上一篇讲到,我们引入debuzium cdc 中间件的业务背景,这个章节将介绍debuzium 入门安装,以及捕捉数据 上一篇:# 从0到1:海量数据下查询优化之旅
目录
- debuzium 介绍
- 业务架构
- debuzium 安装
- kafka kafka-ui 安装
- debuzium 创建连接器
- 监听mysql binlog消息
- 测试
debuzium (得不贼母) 是什么?
官网地址:debezium.io/
总结一下就是:类似于canal的CDC工具,可以监听数据库(常用的数据库都支持)事件,以流的方式给其他系统处理。
定义 (来自AI的介绍)
Debezium是一个开源的分布式平台,用于捕获和传输数据库的更改事件。它可以监控数据库的事务日志,并将变更事件以流的形式传递给其他系统进行消费和处理。

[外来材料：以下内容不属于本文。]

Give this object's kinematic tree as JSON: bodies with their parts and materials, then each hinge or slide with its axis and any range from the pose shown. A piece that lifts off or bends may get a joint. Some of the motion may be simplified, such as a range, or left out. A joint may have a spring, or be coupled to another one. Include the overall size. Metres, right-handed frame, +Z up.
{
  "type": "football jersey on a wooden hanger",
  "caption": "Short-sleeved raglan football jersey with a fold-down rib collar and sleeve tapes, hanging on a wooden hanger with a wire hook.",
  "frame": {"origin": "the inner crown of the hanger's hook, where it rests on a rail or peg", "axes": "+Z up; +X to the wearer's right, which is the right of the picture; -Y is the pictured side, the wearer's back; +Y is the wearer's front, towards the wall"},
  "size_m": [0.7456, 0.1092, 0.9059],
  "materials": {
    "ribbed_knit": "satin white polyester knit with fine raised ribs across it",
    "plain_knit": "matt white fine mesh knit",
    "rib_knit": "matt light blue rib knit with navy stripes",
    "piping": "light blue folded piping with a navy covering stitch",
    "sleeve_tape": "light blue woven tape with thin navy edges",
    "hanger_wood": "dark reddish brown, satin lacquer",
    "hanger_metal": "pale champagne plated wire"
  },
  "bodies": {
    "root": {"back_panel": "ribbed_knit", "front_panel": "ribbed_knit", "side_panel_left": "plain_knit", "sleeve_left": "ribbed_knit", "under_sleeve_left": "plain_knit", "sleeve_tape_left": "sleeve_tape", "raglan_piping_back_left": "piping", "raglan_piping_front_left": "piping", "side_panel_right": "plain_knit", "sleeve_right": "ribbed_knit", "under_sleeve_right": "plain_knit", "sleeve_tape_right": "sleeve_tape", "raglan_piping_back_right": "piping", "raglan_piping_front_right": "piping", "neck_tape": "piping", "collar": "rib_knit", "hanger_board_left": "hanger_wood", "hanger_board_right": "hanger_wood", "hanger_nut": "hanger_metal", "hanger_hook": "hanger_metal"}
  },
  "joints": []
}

Debezium支持多种主流的关系型数据库,如MySQL、PostgreSQL、Oracle等,并且可以实时地捕获数据库中的插入、更新和删除操作。通过使用Debezium,你可以轻松地构建实时数据管道、数据同步和事件驱动的架构。
Debezium的工作原理是通过连接到数据库的事务日志来捕获变更事件。它会监听数据库的事务提交,并将变更事件记录到一个专门的消息队列或者日志文件中。其他系统可以订阅这些事件,实时地获取数据库的变更信息,并根据需要进行相应的处理。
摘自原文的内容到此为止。